その他、私のチームでは視力が悪い子供が眼鏡としてスポーツグラスを使用することについては、レンズに色がついていない事を条件に認めています。
弱視のお子さんも稀にいたりするので、何れにしても眼鏡関連商品購入の際は、まず所属チームの監督さんに相談しましょう。
バッティング・グローブ
プロ野球中継を観ていると、ほとんどの選手がバッティング・グローブを着用しています。
これを観た親御さんやおじいちゃんは、『うちの子(孫)にもバッティング・グローブを買ってあげなければ』と思ってしまいます。
気持ちはわかりますが、これもちょっと待ってください。
ちなみに、私のチームでは基本的にバッティング・グローブも使用禁止です。
どうしても使用したいという場合は、私が選手の手の平を診てから、その結果で許可を出します。
そこで素振りによるマメやタコが沢山できていたり、皮がぼろぼろであったりした場合に限りバッティング・グローブの使用を認めますが、そんな手をした選手は、今まで12年間で数人しか見たことがありません。
プロ野球選手がみなバッティング・グローブをしているのは、プロ野球が木のバットでスイングするからです。
金属バットのようにグリップ部分にテープを巻くことがない木のバットは、スイング時にかなり滑るため、それを防ぐ為にグローブをしているのです。
但し、フィット感を重んじる“天才肌”と呼ばれるバッターの多くは、『感覚が鈍る』という理由でパッティング・グローブをはめません。
寒い冬などに防寒用として着用を認めることはあっても、小学生に対するバッティング技術向上の目的で、グローブに過大な期待するのは見当違いです。
まとめ
『隣の芝生は良く見える。
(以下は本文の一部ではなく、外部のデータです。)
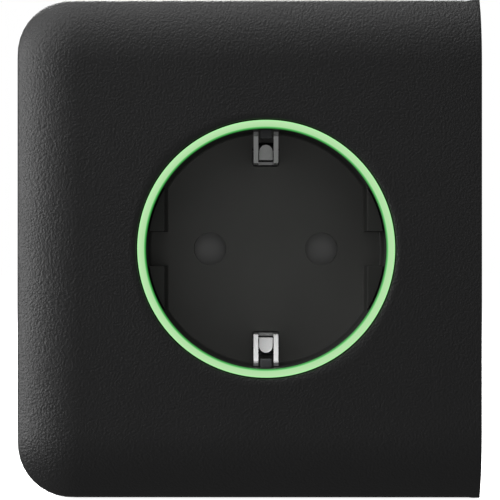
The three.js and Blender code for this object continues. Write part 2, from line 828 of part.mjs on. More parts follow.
function buildContacts() {
  place('shutter_rotor', shutterRotor(), finish.grey);
  place('shutter_spring', shutterSpring(), finish.steel);
  place('earth_bracket', earthBracket(), finish.steel);
  place('earth_tongue_top', earthTongue(), finish.steel);
  place('earth_tongue_bottom', earthTongue(), finish.steel).rotation.y = Math.PI;
  place('contact_carrier', contactCarrier(), finish.grey);
  for (const [name, x] of [['live', -well.pinX], ['neutral', well.pinX]]) {
    place(`${name}_contact`, contactBridge(), finish.brass).position.x = x;
    place(`${name}_leaf_a`, contactLeaf(), finish.brass).position.x = x;
    const mirrored = place(`${name}_leaf_b`, contactLeaf(), finish.brass);
    mirrored.position.x = x;
    mirrored.rotation.y = Math.PI;
  }
}

function buildElectronics() {
  place('rear_housing', rearHousing(), finish.grey);
  place('main_board', mainBoard(), finish.board);
  place('relay', box(...parts.relay), finish.black);
  place('transformer', box(...parts.transformer), finish.black);
  place('input_capacitor', rod('x', ...parts.inputCapacitor), finish.blue);
  place('output_capacitor', rod('x', ...parts.outputCapacitor), finish.blue);
  place('varistor', rod('x', ...parts.varistor), finish.blue);
  place('fuse', rod('y', ...parts.fuse), finish.white);
  place('radio_board', box(...parts.radioBoard), finish.board);
  place('radio_shield', radioShield(), finish.steel);
  place('ribbon_connector', ribbonConnector(), finish.white);
}

function buildTerminals() {
  place('live_busbar', boardBusbar(terminalX[0]), finish.brass);
  place('earth_busbar', earthBusbar(), finish.brass);
  place('neutral_busbar', boardBusbar(terminalX[2]), finish.brass);
  place('terminal_block', terminalBlock(), finish.black);
  terminalX.forEach((x, k) => {
    place(`terminal_cage_${k + 1}`, terminalCage(), finish.brass).position.x = x;
    place(`clamp_plate_${k + 1}`, clampPlate(), finish.steel).position.x = x;
    place(`terminal_screw_${k + 1}`, terminalScrew(), finish.steel).position.x = x;
  });
}

buildFront();
buildFrame();
buildContacts();
buildElectronics();
buildTerminals();

export default socket;
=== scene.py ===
"""A flush-mounted smart socket-outlet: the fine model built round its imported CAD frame.

Sizes are millimetres in the classes and metres in Blender. The plug's axis is Y, the wall's surface
is y = 0, the front faces -Y and +Z is up.
"""

import json
import logging
import math
from dataclasses import dataclass, field
from enum import Enum
from typing import Callable, Iterable, Sequence

import bmesh
import bpy
from mathutils import Matrix, Vector

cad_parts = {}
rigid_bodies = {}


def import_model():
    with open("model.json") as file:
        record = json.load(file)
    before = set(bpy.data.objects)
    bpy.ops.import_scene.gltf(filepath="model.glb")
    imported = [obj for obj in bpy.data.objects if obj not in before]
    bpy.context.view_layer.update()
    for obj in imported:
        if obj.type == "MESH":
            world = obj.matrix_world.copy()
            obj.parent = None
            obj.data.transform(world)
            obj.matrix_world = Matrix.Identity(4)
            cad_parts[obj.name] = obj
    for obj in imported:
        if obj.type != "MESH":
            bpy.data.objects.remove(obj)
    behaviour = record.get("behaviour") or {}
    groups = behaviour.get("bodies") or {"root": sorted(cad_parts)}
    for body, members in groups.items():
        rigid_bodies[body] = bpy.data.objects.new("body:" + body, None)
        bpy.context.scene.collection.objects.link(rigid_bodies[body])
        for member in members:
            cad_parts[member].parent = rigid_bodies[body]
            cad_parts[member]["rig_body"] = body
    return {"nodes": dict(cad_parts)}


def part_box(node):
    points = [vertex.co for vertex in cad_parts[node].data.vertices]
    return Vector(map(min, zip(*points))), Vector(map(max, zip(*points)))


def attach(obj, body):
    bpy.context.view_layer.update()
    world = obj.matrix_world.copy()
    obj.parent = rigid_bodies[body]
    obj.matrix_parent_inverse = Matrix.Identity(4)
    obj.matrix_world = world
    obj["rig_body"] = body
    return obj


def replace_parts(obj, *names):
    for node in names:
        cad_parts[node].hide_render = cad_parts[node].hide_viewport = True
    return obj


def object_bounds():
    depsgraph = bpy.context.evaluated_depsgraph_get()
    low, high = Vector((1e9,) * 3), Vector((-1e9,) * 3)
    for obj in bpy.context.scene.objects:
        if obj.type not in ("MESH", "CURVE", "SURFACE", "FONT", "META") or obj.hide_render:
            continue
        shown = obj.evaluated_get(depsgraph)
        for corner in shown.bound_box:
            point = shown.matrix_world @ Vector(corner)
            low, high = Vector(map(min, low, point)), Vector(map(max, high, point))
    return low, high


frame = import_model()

LOG = logging.getLogger("socket")
MM = 0.001
CAD_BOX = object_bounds()

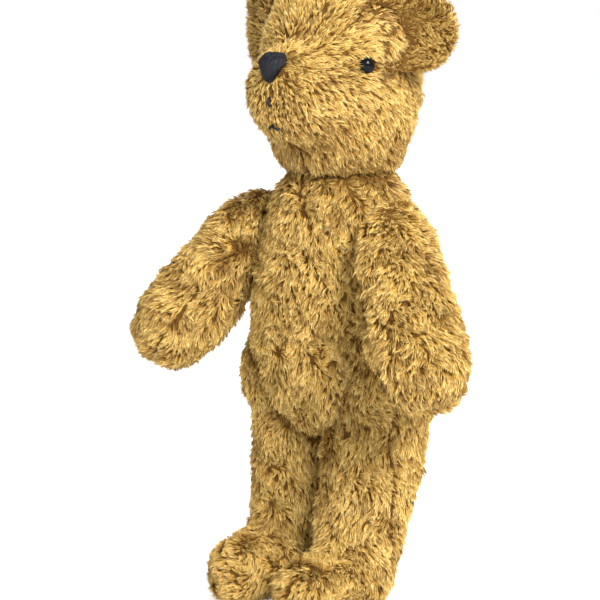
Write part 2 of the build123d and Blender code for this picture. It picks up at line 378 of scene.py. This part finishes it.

』ではありませんが、同級生が新品の道具を使い始めると、子供も保護者も非常に気になります。
『うちの子がレギュラーになれないのは、サングラスを買い与えていないせいではないか。』とか『うちの子が打てないのは、バッティング・グローブを買い与えていないせいではないか。』親御さんやおじいちゃんたちの悩みは、兎角見当違いの方向に進みがちです。
じっとしていられない気持ちは解りますが、使えない道具の購入に大枚をはたくのは馬鹿げています。
まずは“必要な道具”“不必要な道具”をきちんと色分けして、どうしても解らない場合は監督に質問するという習慣をつけてください。